Years ago, many law school curricula included the story of Frank Armani. Armani and co-counsel Francis Belge were assigned to a client who confessed to committing earlier rape and murder of a missing teenager and another woman. He disclosed where the bodies had been dumped. Armani and Belge visited the bodies to confirm the information. Armani then sought to negotiate a global plea bargain with prosecutors for life sentences in lieu of the death penalty.  The lawyers, however, refused to reveal the information until the defendant did so at his trial.  This outraged the community and the teen’s family, and lead to attempts by the prosecutor to criminally prosecute the lawyers and by the family to file disciplinary complaints—neither of which were successful.

One lesson these cautionary ethical conundrums reinforce is that a lawyer cannot solve every problem nor save every client.
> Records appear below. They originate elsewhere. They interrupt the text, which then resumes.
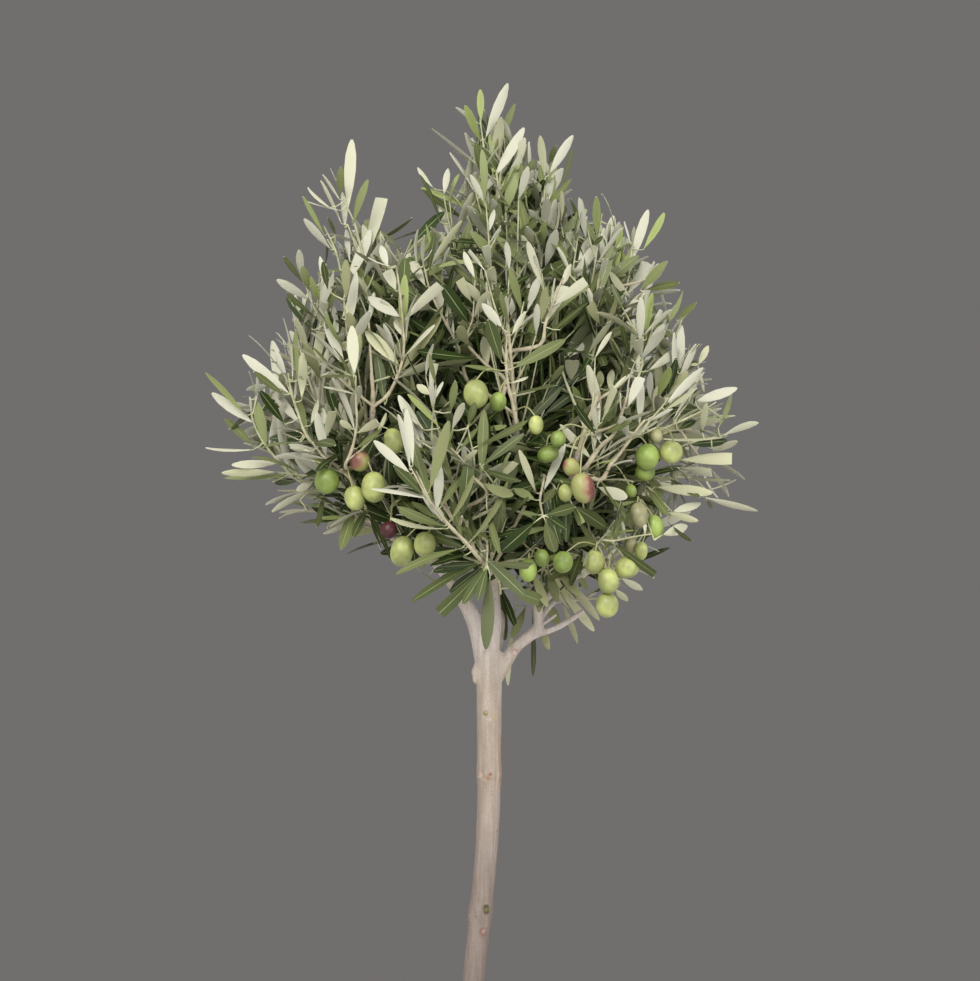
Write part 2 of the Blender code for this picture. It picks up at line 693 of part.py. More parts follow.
def make_foliage(name, lines, stems):
    """One mass of foliage: its stem, laterals, leaves and fruit, fused into one solid."""
    space = Space(name, lines, stems)
    rng = random.Random(100 + MASSES[name][4])
    stem = stems[name]
    laterals = lateral_lines(name, stem, space)
    fruit = fruit_places(space)
    taken = [(centre, centre + UP * GAP, FRUIT_RADIUS) for centre in fruit]
    leaves = leaves_on(stem, FIRST_LEAF["stem"], rng, space, taken)
    for lateral in laterals:
        leaves += leaves_on(lateral, FIRST_LEAF["lateral"], rng, space, taken)
    parts = [tube("lateral", lateral, TWIG_SIDES, "bark") for lateral in laterals]
    parts += [add_faces("leaf", corners, LEAF_FACES, "leaf") for corners in leaves]
    for centre in fruit:
        parts += fruit_parts(centre, [stem, *laterals])
    fuse(tube(name, stem, TWIG_SIDES, "leaf"), parts)


def main():
    for old in list(bpy.data.objects):
        bpy.data.objects.remove(old)
    make_pot()
    make_soil()
    lines = make_limbs()
    stems = {name: stem_line(name, lines) for name in MASSES}
    for name in MASSES:
        make_foliage(name, lines, stems)


main()
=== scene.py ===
"""The looks of a potted olive tree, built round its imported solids.

The solids give the places: every limb, bough and stem here follows the same lines as in the part's
source, from the same tables, rules and seeds. Each mass of foliage is then carried on to finer twigs
with leaves at their real size. Metres, +Z up, the front faces -Y. Tables are in millimetres.
"""

import itertools
import math
import random

import bpy
import numpy as np
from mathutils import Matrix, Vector, noise

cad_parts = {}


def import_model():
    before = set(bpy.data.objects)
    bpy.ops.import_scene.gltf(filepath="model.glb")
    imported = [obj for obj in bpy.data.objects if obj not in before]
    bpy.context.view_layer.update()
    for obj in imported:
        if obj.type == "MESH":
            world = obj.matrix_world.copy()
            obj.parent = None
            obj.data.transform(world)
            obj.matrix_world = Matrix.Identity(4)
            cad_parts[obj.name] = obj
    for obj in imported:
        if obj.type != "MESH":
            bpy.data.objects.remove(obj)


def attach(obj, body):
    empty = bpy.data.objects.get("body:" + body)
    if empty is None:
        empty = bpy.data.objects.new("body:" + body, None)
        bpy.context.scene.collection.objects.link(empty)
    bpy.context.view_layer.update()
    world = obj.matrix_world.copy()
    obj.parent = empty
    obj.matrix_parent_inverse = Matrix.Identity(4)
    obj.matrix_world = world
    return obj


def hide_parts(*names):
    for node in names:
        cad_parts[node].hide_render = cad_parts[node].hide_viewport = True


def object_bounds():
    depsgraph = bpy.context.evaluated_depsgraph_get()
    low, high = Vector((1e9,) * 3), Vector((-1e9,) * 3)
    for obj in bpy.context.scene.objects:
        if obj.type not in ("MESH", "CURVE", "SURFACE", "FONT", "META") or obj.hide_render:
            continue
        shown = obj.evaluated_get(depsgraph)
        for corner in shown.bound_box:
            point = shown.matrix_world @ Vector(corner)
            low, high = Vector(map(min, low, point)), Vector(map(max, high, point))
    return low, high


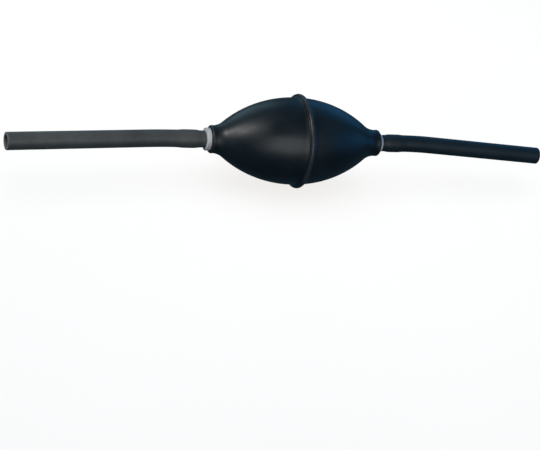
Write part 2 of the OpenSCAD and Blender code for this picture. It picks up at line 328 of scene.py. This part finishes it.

As British comedic actor Patrick Murray said, “A lawyer will do anything to win a case, sometimes he will even tell the truth.” But as the McCoy case demonstrates, a lawyer’s obligation is not to “win” …or even “tell the truth.” A lawyer’s obligation is to comply with the rules of ethics – be they the Model Rules of Professional Conduct or the local jurisdictional equivalent. The rules are adopted to protect the client and make the judicial system function. As the McCoy case shows, not even telling the truth is always ethical or constitutional when that is not what the client demands — even if that means the client is unlikely to “win.”